More on the status of the war on terror and Iraq in particular. Are Mark Steyn and the Washington Times biased? Sure they are, but address the facts on the ground:
- Here are 10 predictions of doom from the conventional wisdom of a year ago, followed by some of my comments at the time, and a note on how things have turned out:
(1) “Iraq’s slide into violent anarchy” (The Guardian, April 11, 2003). Say what you like about Saddam Hussein, but he ran a tight ship, and you didn’t have to nail down the furniture.
I predicted: “A year from now, Basra will have a lower crime rate than most London boroughs.”
One year on: Almost. According to the BBC, Basra is booming and its citizens are flush with new spending power. Despite Saddam’s decision to empty the prisons of petty criminals on the eve of the war, in February British authorities reported crime in the city has fallen by 70 percent.
(2) “The head of the World Food Program has warned that Iraq could spiral into a massive humanitarian disaster.” (The Australian, April 11, 2003)
One year on: No humanitarian disaster. Indeed, no “humanitarians.” The NGOs fled Iraq in August and nobody noticed, confirming what some of us have suspected since Afghanistan: The permanent floating crap game of the humanitarian lobby has a vastly inflated sense of its own importance and is prone to massive distortion in the cause of self-promotion.
(3) “Iraqis now waiting for Americans to leave.” (Associated Press, April 10, 2003)
I predicted: “There will be terrible acts of suicide-bomber depravity in the months ahead, but no widespread resentment at or resistance of the Western military presence.”
One year on: The suicide-bomber depravity gets more depraved even as it gets more impotent. But there remains no widespread popular “resistance,” except in the minds of the left’s armchair insurgents. An anniversary poll found only 15 percent of Iraqis want immediate withdrawal of coalition troops.
(4) “If Saddam is not found dead, or caught alive, it will be the worst of all possible closures for the war against Iraq.” (Roland Flamini, UPI, April 10, 2003)
One year on: Saddam is in jail. His sons are dead. All but nine of the Pentagon’s deck of cards now fall into one or other of those categories.
(5) “Iraq was a new country cobbled together from several former Ottoman provinces, its lines drawn by the Europeans.” (Mark Mazower, the Independent, April, 2003). It’s a phony state; you can never make a go of it.
I wrote: “There’s nothing in the least bit ‘cobbled’ about it. … As long as you respect its inherently confederal nature, it’ll work fine.”
One year on: Seems to be happening.
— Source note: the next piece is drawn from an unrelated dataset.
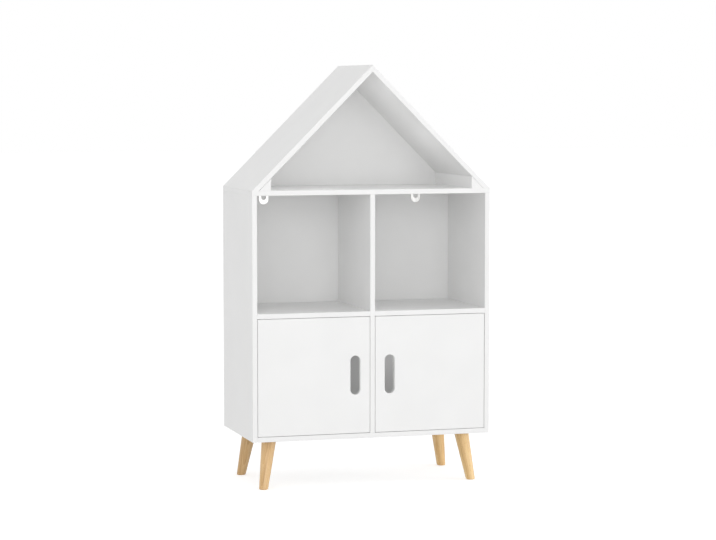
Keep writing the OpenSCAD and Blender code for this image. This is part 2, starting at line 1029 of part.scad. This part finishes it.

The coalition transition and new constitution both respect the realities on the ground.
(6) “Turkey is concerned that a Kurdish capture of Kirkuk could help bankroll moves to establish an independent Kurdistan.” (Agence France-Presse, April 9, 2003).
I predicted: “Nothing to worry about…. They’ll settle for being Scotland or Quebec rather than Pakistan.”
One year on: The new constitution formally enshrines them in the same semi-autonomous federal relationship as Scotland has with the United Kingdom and Quebec has with Canada.
(7) “Rather than reforming the Muslim world, the conquest of Iraq will inflame it.” (Jeffrey Simpson, Toronto Globe and Mail, April 10, 2003)
I predicted: “Despite the best efforts of Western doom-mongers to rouse the Arab street, its attitude will remain: Start the jihad without me.”
One year on: In Iran and Syria, it’s the thug regimes that are under pressure. In the Palestinian Authority, Yasser Arafat is broke, and the suicide bombers have lost their sugar daddy. In Libya, Col. Moammar Gadhafi has thrown in the towel.
(8) “Looting is always unsavory. Let’s hope the Americans don’t pilfer the oil.” (Brenda Linane, the Age of Melbourne, April 11, 2003)
One year on: The only folks pilfering the oil were those officials and cronies living high off the hog from the U.N.’s disgusting Oil-For-Food program, a sewer of corruption that ought to force the resignation of Kofi Annan.
(9) “Weapons of Mass Destruction. Remember them? Not a single one has yet been found.” (Bill Neely, Independent TV, April 10, 2003)
One year on: They were found. In Libya. Close enough for me. And, thanks to the suddenly cooperative Colonel Gadhafi, we now know a lot more about A.Q. Khan’s role to disperse Pakistani nuclear technology throughout the Muslim world.
(10) “America is already losing the peace.” (Everyone.)
I predicted: “In a year’s time, Iraq will be, at a bare minimum, the least badly governed state in the Arab world and, at best, pleasant, civilized and thriving. In short: not a bad three weeks’ work.”
One year on: Iraq’s provisional constitution is the most progressive in the Arab world. Business is booming. Oil production is up. The historic marshlands of southern Iraq, environmentally devastated by Saddam, are being restored. In February, attacks on coalition forces fell to the lowest level since the liberation. In a BBC poll, some 56 percent of Iraqis say their lives are much better or somewhat better than a year ago; 71 percent expect their lives to be better still a year from now, and only 6.6 percent say worse. Eighty percent of the country is pleasant and civilized, and the Sunni Triangle will follow. Not a bad year’s work.
I don’t buy the “WMD were found in Libya” argument, but I find those who argue that Libya would have come forward, tattled on its neighbors, and renounced its WMD program if we had not invaded Iraq to be blowing purple haze as well.